FAQs founders ask about immersive events (answer-first)

Do immersive events work for B2B startups?

Yes—when the immersion is about decision-making, not spectacle. Interactive ROI models, live teardowns, and hands-on audits outperform flash.

Should we do physical, digital, or hybrid?

Choose based on your sales motion. If your product needs trust and multiple stakeholders, small physical + strong digital capture is the sweet spot. If you’re early and iterating, digital-first keeps costs low and learning fast.

How do we avoid greenwashing when our brand is sustainability-adjacent?

Be precise. Use numbers, boundaries, and plain language about trade-offs. Don’t claim “carbon neutral” unless you can back it with transparent methodology.
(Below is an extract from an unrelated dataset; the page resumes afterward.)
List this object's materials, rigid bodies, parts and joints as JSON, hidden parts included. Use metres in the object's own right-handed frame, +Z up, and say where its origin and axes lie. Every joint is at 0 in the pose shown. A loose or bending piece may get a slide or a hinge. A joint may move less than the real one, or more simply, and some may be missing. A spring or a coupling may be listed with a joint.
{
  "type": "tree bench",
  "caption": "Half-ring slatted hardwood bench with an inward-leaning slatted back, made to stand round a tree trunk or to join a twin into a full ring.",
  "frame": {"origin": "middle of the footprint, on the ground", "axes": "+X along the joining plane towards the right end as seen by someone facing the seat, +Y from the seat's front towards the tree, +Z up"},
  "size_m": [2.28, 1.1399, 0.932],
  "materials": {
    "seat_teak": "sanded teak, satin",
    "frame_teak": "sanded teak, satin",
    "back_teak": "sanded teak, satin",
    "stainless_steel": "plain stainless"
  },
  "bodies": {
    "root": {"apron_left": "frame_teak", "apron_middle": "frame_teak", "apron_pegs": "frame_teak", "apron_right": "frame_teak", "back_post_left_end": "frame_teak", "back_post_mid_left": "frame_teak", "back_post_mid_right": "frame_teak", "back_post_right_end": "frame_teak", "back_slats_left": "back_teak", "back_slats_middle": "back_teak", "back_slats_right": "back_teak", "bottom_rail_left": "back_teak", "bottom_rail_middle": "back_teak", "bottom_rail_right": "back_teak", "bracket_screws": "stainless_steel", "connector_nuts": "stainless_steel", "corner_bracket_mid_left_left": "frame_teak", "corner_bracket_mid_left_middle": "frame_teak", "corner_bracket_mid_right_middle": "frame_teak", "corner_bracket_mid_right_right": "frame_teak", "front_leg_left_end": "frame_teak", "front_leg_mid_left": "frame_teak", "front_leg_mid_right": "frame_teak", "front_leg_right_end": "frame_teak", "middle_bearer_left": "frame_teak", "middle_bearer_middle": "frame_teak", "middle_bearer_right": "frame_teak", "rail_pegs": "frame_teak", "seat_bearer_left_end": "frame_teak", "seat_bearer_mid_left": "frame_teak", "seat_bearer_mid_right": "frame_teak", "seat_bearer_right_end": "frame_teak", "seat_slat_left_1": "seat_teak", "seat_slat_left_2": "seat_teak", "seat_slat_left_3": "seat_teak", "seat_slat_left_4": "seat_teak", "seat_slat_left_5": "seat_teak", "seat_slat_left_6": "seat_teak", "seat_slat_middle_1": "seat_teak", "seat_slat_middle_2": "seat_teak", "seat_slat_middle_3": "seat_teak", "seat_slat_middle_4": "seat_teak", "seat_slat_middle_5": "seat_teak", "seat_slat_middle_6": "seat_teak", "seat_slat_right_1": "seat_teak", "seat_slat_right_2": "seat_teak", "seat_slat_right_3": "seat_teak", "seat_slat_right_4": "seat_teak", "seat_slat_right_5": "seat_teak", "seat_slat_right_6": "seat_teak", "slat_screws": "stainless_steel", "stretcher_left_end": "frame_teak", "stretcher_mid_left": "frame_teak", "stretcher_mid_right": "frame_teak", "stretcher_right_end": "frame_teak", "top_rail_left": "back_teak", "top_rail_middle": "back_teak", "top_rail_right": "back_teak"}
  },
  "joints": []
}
Where this goes next for UK startups

The BBC’s UNBOXD Live is a reminder that audience understanding is a moving target, especially with younger demographics. If you’re building in climate, energy, mobility, or green jobs, you’re competing not just against other startups—but against entertainment-grade experiences that set the expectation for what “engaging” feels like.

The opportunity is real: experiential marketing can be one of the most effective ways to create trust in the net zero transition because it turns abstract targets into something people can see, touch, and act on.

If you were to run one immersive moment this quarter—built around a single problem your audience is stuck on—what would you make them do in the first five minutes?